Samimi olmak, içten davranmak karşındakini ne kadar mutlu eder bir bilsen.
Riyakâr olmak, gözdağı vermek ise nefreti artıran sebepler arasındadır.
Kendini bilmez amirin biri, bilgisi kıt, birazda karakter zafiyeti içinde olduğu için diş geçirebileceklere gözdağı vererek kendi aklınca mahiyetinde çalışanlara uydurma kahramanlık hikayeleri anlatarak güya disiplini sağlamaya çalışıyordu.

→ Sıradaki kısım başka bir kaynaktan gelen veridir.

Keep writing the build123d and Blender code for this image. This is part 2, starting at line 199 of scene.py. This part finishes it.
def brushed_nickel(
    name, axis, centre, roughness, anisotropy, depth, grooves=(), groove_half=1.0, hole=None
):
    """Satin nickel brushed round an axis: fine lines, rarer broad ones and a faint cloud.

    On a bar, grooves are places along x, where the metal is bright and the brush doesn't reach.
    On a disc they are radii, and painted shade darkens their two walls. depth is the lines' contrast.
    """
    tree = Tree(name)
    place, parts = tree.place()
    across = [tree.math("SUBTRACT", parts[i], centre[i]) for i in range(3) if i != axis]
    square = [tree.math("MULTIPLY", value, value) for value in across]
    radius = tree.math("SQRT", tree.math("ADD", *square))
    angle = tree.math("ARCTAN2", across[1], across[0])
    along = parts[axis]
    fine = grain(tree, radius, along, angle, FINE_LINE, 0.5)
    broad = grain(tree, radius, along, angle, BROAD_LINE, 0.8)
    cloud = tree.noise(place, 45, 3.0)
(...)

Halbuki iğnenin deliğinden geçenler onu dinlermiş gibi yapıyor ses çıkarmıyorlardı.
Günün birinde, okula, saf, temiz yüzlü, heyecanlı “Fatih” isminde bir öğretmen atandı.
Müdür bir fırsatını bulup öğretmenlerin sohbetine katıldı.

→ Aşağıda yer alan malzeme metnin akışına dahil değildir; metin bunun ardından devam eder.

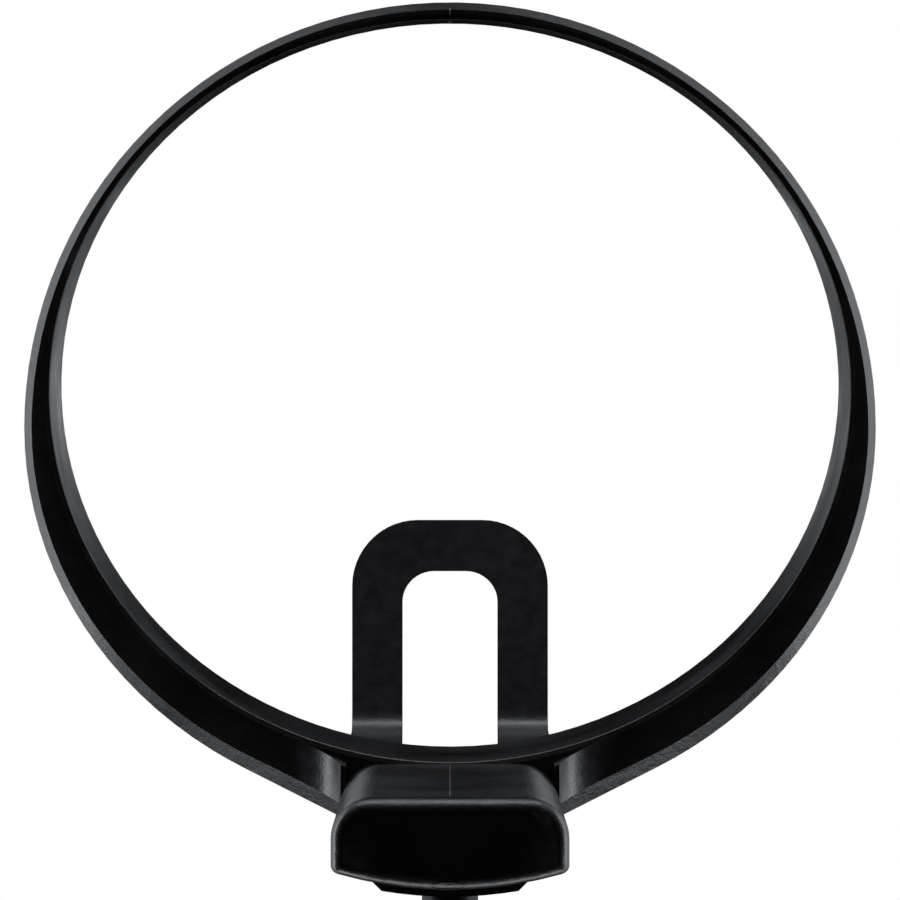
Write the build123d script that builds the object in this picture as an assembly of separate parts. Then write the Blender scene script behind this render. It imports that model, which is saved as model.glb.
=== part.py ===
from build123d import *
import math
import os

# Water bottle cage that slides down onto a dovetail rail plate bolted to a bicycle frame.
# Millimetres. +Z runs up along the bottle, +Y runs from the frame tube towards the bottle.
# The origin is midway between the two frame bolts, in the plane that meets the frame.

# Bottle axis and the ring that holds the bottle
AXIS_Y = 44.4          # bottle axis, measured out from the frame
RIM_Z = 4.0            # flat top of the ring
BORE_A = 38.3          # half width of the oval bore, across the cage
BORE_B = 35.5          # half depth of the oval bore, away from the frame
OUT_A = 40.85          # half width of the ring's outer outline
OUT_FAR = 40.8         # outer outline, half depth on the side away from the frame
OUT_NEAR = 37.3        # outer outline, half depth on the side next to the frame
OUT_SHIFT = 3.5        # outer outline centre, moved this far towards the frame
FLARE_DEG = 61.0       # where the outer outline turns straight to meet the spine
BEVEL_H = 1.0          # height of the bevel round the ring's outer top edge
BEVEL_FAR = 0.8        # bevel width away from the frame and at the sides
BEVEL_NEAR = 1.5       # bevel width next to the frame
RING_H_FAR = 4.5       # ring height furthest from the frame
RING_H_NEAR = 21.5     # ring height at the spine
LIP_W = 0.55           # narrow step just inside the ring's top edge
LIP_H = 0.18
LIP_R = 0.2             # rounded edge between the step and the bore

# Spine, legs and foot
SPINE_HALF = 10.35     # half width of the spine
SPINE_IN = 35.7        # spine's inner face, measured from the bottle axis
SPINE_SIDE = 42.2      # spine's back corners
SPINE_BACK = 43.75     # spine's crowned back at the middle
SPINE_CORNER = 3.6     # rounded inner corners of the spine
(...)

– Yeni bir araba almıştım. Dayıoğlu ile birlikte Çorum’a gezmeye gidelim dedik. Kış mevsimiydi. Tam Sungurludan dönerken arabamız kara saplandı. Arkadan da bir kamyon gelip benim arabaya vurmasın mı. Tepem attı belimde on dörtlü ile buna sarayım dedim. “Dayıoğlu, ne yapıyorsun görmemiştir” boş ver deyince buna bir iki yumruk vurdum. Yoksa adamı delik deşik edecektim.

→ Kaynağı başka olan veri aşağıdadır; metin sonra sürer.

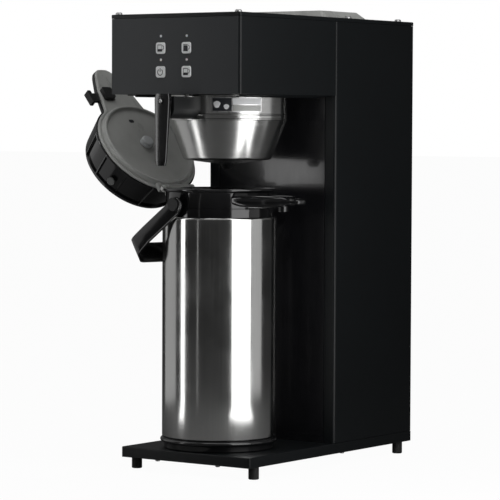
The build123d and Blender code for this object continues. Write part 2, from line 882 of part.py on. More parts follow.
# ---- airpot lid, drawn closed in its own frame: origin on the hinge axis, +X towards the nose ------
plate_bottom = 6.5
plate_thickness = 3.0
band_step = 3.3
cover_bottom = plate_bottom + band_step + plate_thickness + 0.1
cover_top = cover_bottom + cover_height
cover_taper = 8.7
nose_height = 8.0
cover_wall = 2.5
button_radius = 40.0
latch_x = hinge_radius + 93.0
latch_y = -18.0
latch_length = 18.0
latch_width = 16.0
latch_travel = 3.0
nose_plan = [(60, -37), (105, -27), (130, -17), (nose_length, -8)]


def lid_outline(radius, margin):
    """The lid's plan: a round body with a tapering nose, drawn in the current sketch."""
    with Locations((hinge_radius, 0)):
        Circle(radius)
    near_edge = [(hinge_radius + x + margin, y - margin) for x, y in nose_plan]
    Polygon(*near_edge, *[(x, -y) for x, y in reversed(near_edge)], align=None)


with BuildPart() as lid_plate:
    with BuildSketch(Plane.XY.offset(plate_bottom + band_step)):
        lid_outline(lid_radius, 0)
    extrude(amount=plate_thickness)
    fillet(lid_plate.edges().filter_by(Axis.Z).sort_by(Axis.X)[-4:], 6)
    with BuildSketch(Plane.XY.offset(plate_bottom)):
        with Locations((hinge_radius, 0)):
            Circle(lid_radius - 5.8)
    extrude(amount=band_step + plate_thickness)
    with BuildSketch(Plane.XY.offset(plate_bottom + plate_thickness)):
        with Locations((hinge_radius, 0)):
            Circle(lid_radius - 5.8 - plate_thickness)
    extrude(amount=band_step, mode=Mode.SUBTRACT)
    with BuildSketch(Plane.XY.offset(plate_bottom)):
        with Locations((hinge_radius + 44, -5)):
            SlotOverall(9, 5.0)
    extrude(amount=plate_thickness, mode=Mode.SUBTRACT)
    with BuildSketch(Plane.XY.offset(plate_bottom + band_step)):
        with Locations((latch_x, latch_y + latch_travel / 2)):
            RectangleRounded(latch_length + 1, latch_width + latch_travel + 1, 3)
    extrude(amount=plate_thickness, mode=Mode.SUBTRACT)
    for side in (-1, 1):
        with BuildSketch(Plane.XZ.offset(side * (bracket_half + 0.5))):
            with BuildLine():
                Polyline((0, -5), (12.5, 6.6), (16, 6.6), (16, 12.6), (0, 5), close=True)
            make_face()
            Circle(5.0)
            Circle(pin_radius + fit_clearance, mode=Mode.SUBTRACT)
        extrude(amount=side * 8)
save(lid_plate, "lid_plate", lid_frame)

with BuildPart() as sealing_ring:
    with BuildSketch(Plane.XZ):
        with BuildLine():
            Polyline(
                (62, plate_bottom), (67, plate_bottom), (66.4, 3.2), (64.6, 2.5), (62.8, 3.2), close=True
            )
        make_face()
    revolve(axis=Axis.Z)
sealing_ring.part = sealing_ring.part.moved(Location((hinge_radius, 0, 0)))
save(sealing_ring, "sealing_ring", lid_frame)

with BuildPart() as valve_knob:
    with BuildSketch(Plane.XY.offset(plate_bottom)):
        with Locations((hinge_radius + 3, -3)):
            Circle(8.5)
    extrude(amount=-8)
    fillet(valve_knob.faces().sort_by(Axis.Z)[0].edges(), 2.5)
save(valve_knob, "valve_knob", lid_frame)

with BuildPart() as lid_cover:
    with BuildSketch(Plane.XY.offset(cover_bottom)):
        with Locations((hinge_radius, 0)):
            Circle(cover_radius)
    extrude(amount=cover_height, taper=cover_taper)
    fillet(lid_cover.faces().sort_by(Axis.Z)[-1].edges(), 5)
    with BuildSketch(Plane.XY.offset(cover_bottom)):
        lid_outline(lid_radius, 1.0)
    extrude(amount=nose_height)
    fillet(lid_cover.edges().filter_by(Axis.Z).sort_by(Axis.X)[-4:], 6)
    with BuildSketch(Plane.XY.offset(cover_bottom)):
        with Locations((hinge_radius, 0)):
            Circle(cover_radius - cover_wall)
    extrude(amount=cover_height - cover_wall, taper=cover_taper, mode=Mode.SUBTRACT)
    with BuildSketch(Plane.XY.offset(cover_bottom)):
        lid_outline(lid_radius - 6, -cover_wall)
    extrude(amount=nose_height - cover_wall, mode=Mode.SUBTRACT)
    with BuildSketch(Plane.XY.offset(cover_top - 10)):
        with Locations((hinge_radius, 0)):
            Circle(button_radius + 0.8)
    extrude(amount=20, mode=Mode.SUBTRACT)
    with BuildSketch(Plane.XY.offset(cover_bottom)):
        with Locations((4, 0)):
            Rectangle(28, 60)
    extrude(amount=8, mode=Mode.SUBTRACT)
    with BuildSketch(Plane.XZ.offset(16)):
        with Locations((latch_x, cover_bottom + 2.9)):
            Rectangle(15, 5.2)
    extrude(amount=30, mode=Mode.SUBTRACT)
save(lid_cover, "lid_cover", lid_frame)

with BuildPart() as pump_button:
    with BuildSketch(Plane.XY.offset(cover_top - 4)):
        with Locations((hinge_radius, 0)):
            Circle(button_radius)
    extrude(amount=9)
    fillet(pump_button.faces().sort_by(Axis.Z)[-1].edges(), 3)
    with BuildSketch(Plane.XY.offset(cover_top - 4)):
        with Locations((hinge_radius, 0)):
            Circle(37)
            Circle(34.5, mode=Mode.SUBTRACT)
    extrude(amount=-18)
save(pump_button, "pump_button", lid_frame)

fold_count = 3
fold_pitch = 6.0
with BuildPart() as pump_bellows:
    with BuildSketch(Plane.XZ):
        with BuildLine():
            inner = [(23, cover_bottom + fold_pitch * i) for i in range(fold_count + 1)]
            outer = [(32, cover_bottom + fold_pitch * (i + 0.5)) for i in range(fold_count)]
            folds = [p for pair in zip(inner, outer) for p in pair] + [inner[-1]]
            Polyline((0, cover_bottom), *folds, (0, cover_bottom + fold_pitch * fold_count), close=True)
        make_face()
    revolve(axis=Axis.Z)
pump_bellows.part = pump_bellows.part.moved(Location((hinge_radius, 0, 0)))
save(pump_bellows, "pump_bellows", lid_frame)

tab_reach = 46.0
with BuildPart() as lid_latch:
    with BuildSketch(Plane.XY.offset(3.5)):
        with Locations((latch_x, latch_y)):
            RectangleRounded(latch_length, latch_width, 2)
    extrude(amount=cover_bottom - 0.3 - 3.5)
    with BuildSketch(Plane.XY.offset(cover_bottom - 0.4)):
        with Locations((latch_x, latch_y)):
            Rectangle(14, 12)
    extrude(amount=1.5)
    with BuildSketch(Plane.XY.offset(cover_bottom + 1.0)):
        with Locations((latch_x, (latch_y - tab_reach) / 2)):
            Rectangle(14, tab_reach + latch_y)
    extrude(amount=4)
    with BuildSketch(Plane.XY.offset(cover_bottom - 1.5)):
        with Locations((latch_x, 3 - tab_reach)):
            RectangleRounded(20, 6, 1.5)
    extrude(amount=9)
save(lid_latch, "lid_latch", lid_frame)

rivet_seat = 73.3
with BuildPart() as lid_rivets:
    for turn in (-1, 1):
        rivet_angle = turn * radians(118)
        normal = (cos(rivet_angle), sin(rivet_angle), 0)
        spot = (hinge_radius + rivet_seat * normal[0], rivet_seat * normal[1], cover_bottom + 25)
        with BuildSketch(Plane(origin=spot, z_dir=normal)):
            Circle(5.4)
        extrude(amount=2.2)
save(lid_rivets, "lid_rivets", lid_frame)
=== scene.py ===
"""The look of the coffee brewer: materials, moulded details, light and camera around the CAD frame."""

import json
import math

import bmesh
import bpy
from mathutils import Matrix, Vector


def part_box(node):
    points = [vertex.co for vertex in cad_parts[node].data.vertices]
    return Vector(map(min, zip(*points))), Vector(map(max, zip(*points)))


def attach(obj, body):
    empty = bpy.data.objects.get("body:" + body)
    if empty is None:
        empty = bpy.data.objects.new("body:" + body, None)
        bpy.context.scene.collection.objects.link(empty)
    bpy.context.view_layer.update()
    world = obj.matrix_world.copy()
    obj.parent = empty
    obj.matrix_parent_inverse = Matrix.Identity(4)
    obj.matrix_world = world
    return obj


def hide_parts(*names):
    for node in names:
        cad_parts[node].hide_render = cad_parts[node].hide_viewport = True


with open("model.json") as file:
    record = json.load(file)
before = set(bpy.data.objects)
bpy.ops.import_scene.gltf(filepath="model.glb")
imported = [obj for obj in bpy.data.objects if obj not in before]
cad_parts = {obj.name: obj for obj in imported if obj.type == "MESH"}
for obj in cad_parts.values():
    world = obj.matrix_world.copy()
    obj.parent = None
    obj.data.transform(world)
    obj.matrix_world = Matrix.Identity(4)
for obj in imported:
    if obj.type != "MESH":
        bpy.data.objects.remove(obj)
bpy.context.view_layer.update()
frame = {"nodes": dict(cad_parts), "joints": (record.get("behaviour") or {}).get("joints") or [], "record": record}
nodes = frame["nodes"]
joints = {joint["name"]: joint for joint in frame["joints"]}
MM = 0.001


# ---- places taken from the frame -----------------------------------------------------------------
def middle(node):
    low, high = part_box(node)
    return (low + high) / 2


def basis(origin, x_axis, y_axis, z_axis):
    """A matrix from a local frame, in millimetres, to the shared frame, in metres."""
    turn = Matrix((x_axis, y_axis, z_axis)).transposed().to_4x4()
    return Matrix.Translation(origin) @ turn @ Matrix.Scale(MM, 4)


UP = Vector((0, 0, 1))
base = middle("base_tray")
basket_axis = middle("basket_shell")
basket_place = basis(Vector((basket_axis.x, basket_axis.y, 0)), Vector((1, 0, 0)), Vector((0, 1, 0)), UP)

bail_joint = joints["bail_hinge"]
pot_y = Vector(bail_joint["axis"])
pot_x = pot_y.cross(UP)
bail_pivot = Vector(bail_joint["pos_m"])
pot_place = basis(Vector((bail_pivot.x, bail_pivot.y, 0)), pot_x, pot_y, UP)
BAIL_DROOP = math.radians(33.3)
bail_x = pot_x * math.cos(BAIL_DROOP) + UP * math.sin(BAIL_DROOP)
bail_place = basis(bail_pivot, bail_x, pot_y, bail_x.cross(pot_y))

lid_joint = joints["airpot_lid_hinge"]
lid_z = -Vector(joints["pump_button_press"]["axis"])
lid_x = pot_y.cross(lid_z)
lid_place = basis(Vector(lid_joint["pos_m"]), lid_x, pot_y, lid_z)


# ---- camera ----------------------------------------------------------------------------------------
CAMERA_SPOT = Vector((2.0285, -2.8856, 0.4479))
CAMERA_AZIMUTH = math.radians(35.56)
CAMERA_PITCH = math.radians(2.707)
CAMERA_ROLL = math.radians(0.226)
CAMERA_LENS = 190.9


def make_camera():
    """A long lens in front and to the right, a little above the airpot's collar, tipped slightly down."""
    right = Vector((math.cos(CAMERA_AZIMUTH), math.sin(CAMERA_AZIMUTH), 0))
    level = Vector((-math.sin(CAMERA_AZIMUTH), math.cos(CAMERA_AZIMUTH), 0))
    ahead = level * math.cos(CAMERA_PITCH) - UP * math.sin(CAMERA_PITCH)
    above = UP * math.cos(CAMERA_PITCH) + level * math.sin(CAMERA_PITCH)
    side = right * math.cos(CAMERA_ROLL) + above * math.sin(CAMERA_ROLL)
    top = above * math.cos(CAMERA_ROLL) - right * math.sin(CAMERA_ROLL)
    camera_data = bpy.data.cameras.new("camera")
    camera_data.sensor_width = 36
    camera_data.lens = CAMERA_LENS
    camera_data.clip_end = 100
    camera = bpy.data.objects.new("camera", camera_data)
    bpy.context.scene.collection.objects.link(camera)
    turn = Matrix((side, top, -ahead)).transposed().to_4x4()
    spot = Vector((base.x, base.y, 0)) + CAMERA_SPOT
    camera.matrix_world = Matrix.Translation(spot) @ turn
    bpy.context.scene.camera = camera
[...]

Sohbette bulunan mukallit bir öğretmen arkadaş:
– Ya o da bir şey mi? Geçenlerde yaylaya gittim. İki kişi kavga ediyor. Baktım ki iki omuzunda armalar, sağ belinde sürmene bıçağı, sol belinde bara belli tabancası olan, atın sırtında biri geliyor. Atından İndi. Kavga edenler onu görünce hemen ayrılıp hazır ola geçtiler. Biraz yaklaştım “kim bu dedim?” Baktım bizim Fatih.
Fatih o kadar saf ki
– “Ben değildim o” demesin mi?
Müdür, bir bozuldu bir bozuldu ki üç ay benimle konuşmadı ama otoritesi de yerle bir oldu.